Colorado Secretary of State Jena Griswold also banned Fisher from the elections division for allowing Knisley access to a restricted badge access area after Knisley’s suspension. Fisher said she didn’t know at the time that Knisley had been banned from the office. She also said she was only included in an election security-related lawsuit brought by Griswold because of her “second deputy chief” title — a position the county does not recognize. She said the ban would go away if she is elected.
The ‘big lie’ and Jan. 6 attack
When asked about the U.S. presidential election, Fisher appears to be somewhat aligned with Peters, a staunch Trump supporter and proponent of the notion there was widespread fraud.
“There are more states doing more investigations the further we get from 2020,” Fisher responded. “If you watch lots of national news you see more discussions about this.”
However, Fisher said she doesn’t watch TV news, nor does she read the local newspaper. She said she gets her news from National Public Radio and conservative talk radio.
“So, a lot is what people tell me,” she said.
“I don’t have enough facts to make a decision (about the election). I have seen enough information to question what’s going on. The fact our government has come out and said it’s the cleanest election ever, I say ‘liar, liar.’ They turned January 6 into a huge media circus. People talked about how horrific it was but nobody died of that. What about the riots where people’s actual properties were destroyed?”
While the causes of death varied, five people died in connection to the Jan. 6 attack, when a violent mob of Trump supporters stormed the U.S. Capitol in an attempt to overturn the election. More than 100 police were injured while defending the Capitol and legislators who were meeting to certify the election.
Gross said she has seen no evidence that would overturn the results of the 2020 election, and views the Jan. 6 attack differently than Fisher.
“I believe the actions of the mob that stormed into the Capitol have no place in a democracy,” she said. “It is the right of every citizen to protest if they do not believe what lawmakers are doing is right, but they must do it peacefully and respectfully. Violence is not the answer.”
Understanding how elections work
Fisher said her biggest priority when it comes to elections is minimizing possibilities for fraud.
She said she would allow constituents to count ballots themselves and intends to put every ballot online so people can see how they were voted. She said she would also set up a policy that allows a bipartisan group willing to donate time to recount ballots. Plus, she said she would move toward requiring voter IDs.

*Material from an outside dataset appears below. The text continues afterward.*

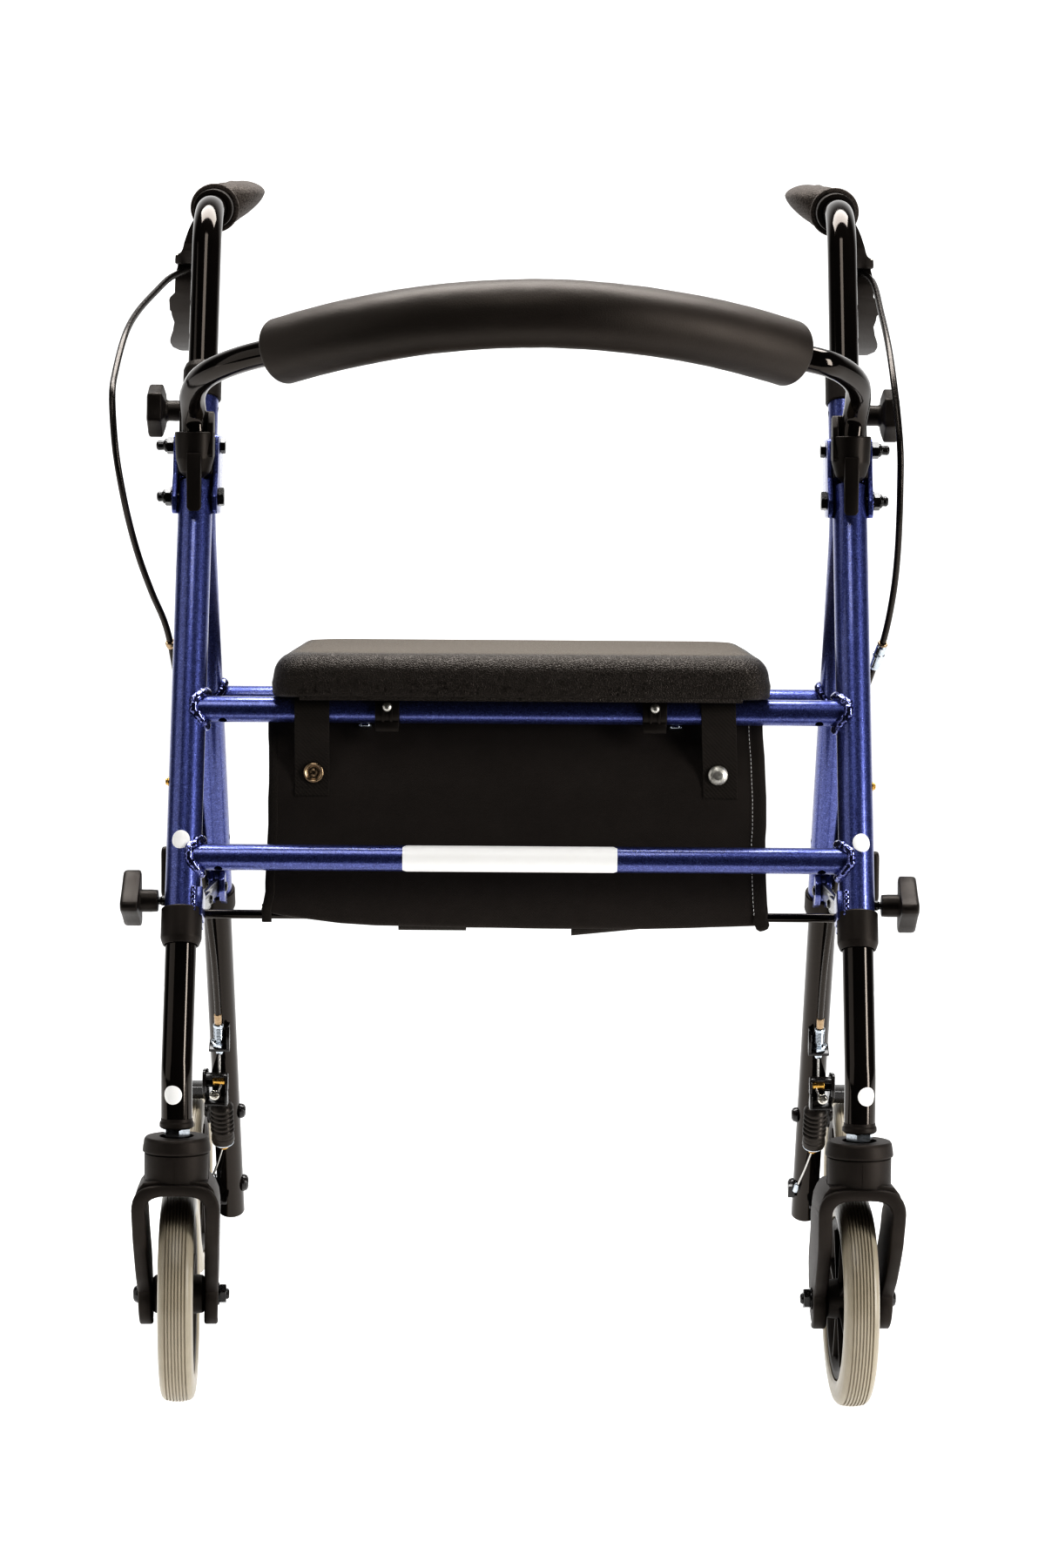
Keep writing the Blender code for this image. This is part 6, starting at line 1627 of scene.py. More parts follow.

“I think it’s elitist and racist to assume people can’t get IDs,” Fisher said. “My primary responsibility is motor vehicle and you can’t do anything without an ID. My background is motor vehicle for 16 years.”
Gross said if elected she would make sure cameras are on all the time and would discuss livestreaming the election so people can watch elections in real time. She said she would also look at cleaning up voter rolls.
And when things go wrong said she would get to the bottom of it, as opposed to pointing fingers, as she said happened in 2021, when her sister did not receive a mailed ballot. The ballot went to an address where she had lived 20 years earlier. The Elections division blamed it on the DMV while the motor vehicles department said it never had that address, Gross said.
“If it happened to her it’s happened to other people,” Gross said. “Being accountable to people is huge for me. If there’s a problem I’m going to look at getting to the bottom of it to figure out how to make sure it doesn’t happen again.”
She also said the DMV needs to be more responsive to constituents’ emails and phone calls, to save them time-consuming visits to the office to get answers to their questions.
Additionally, Gross said she would address the high staff turnover rate in the office — 150% — since 2019.
“I’d make sure we retain staff,” Gross said. “Staff will stay if they feel supported and have good leadership that is present.”
Fisher said high turnover is common when new leadership comes in. She said she and Peters did things differently than past leadership, and personalities clashed. There was misinterpretation or disagreement regarding statutes and what is considered legal, Fisher said. Plus, since Peter’s legal troubles have made national headlines, the office has received hate mail from around the country, and that has taken its toll on employees, Fisher said.
Fisher contends no significant fraud occurred in Mesa County in 2021, due to Peters’ actions in 2020. She said those who would have committed fraud knew Mesa County was watching.
While Gross agrees that election fraud occurs, she said it often involves cases like a parent voting a child’s ballot (while they’re away at college) where ignorance of the law is more of a factor than ill intent. Those cases are caught, she said.
Gross recalled another Mesa County case where an ex-mother-in-law intentionally voted her ex-daughter-in-law’s ballot. When the ballot was kicked back because of signature disparities a bipartisan pair of judges decided there were enough similarities in the signatures to count the ballot. However, when the daughter-in-law tried to vote the fraud was discovered, the case was turned over to the district attorney, and the ex-mother-in-law was prosecuted.
Gross said she spends a lot of time explaining to people about safeguards in place to preserve and show that elections in Mesa County are fair.
“We all want secure and accurate elections,” Gross said. “If someone doesn’t know the process, or understand it, I tell people ‘come watch the process.’ Go and have a conversation with people who run the elections. A lot of people I’ve talked to don’t understand the checks and balances.”
Fisher agrees that voter education is important so that people understand the process. She said fraud will always occur and that she would work to minimize it. She said she would make the clerk and recorder office the most transparent in the country.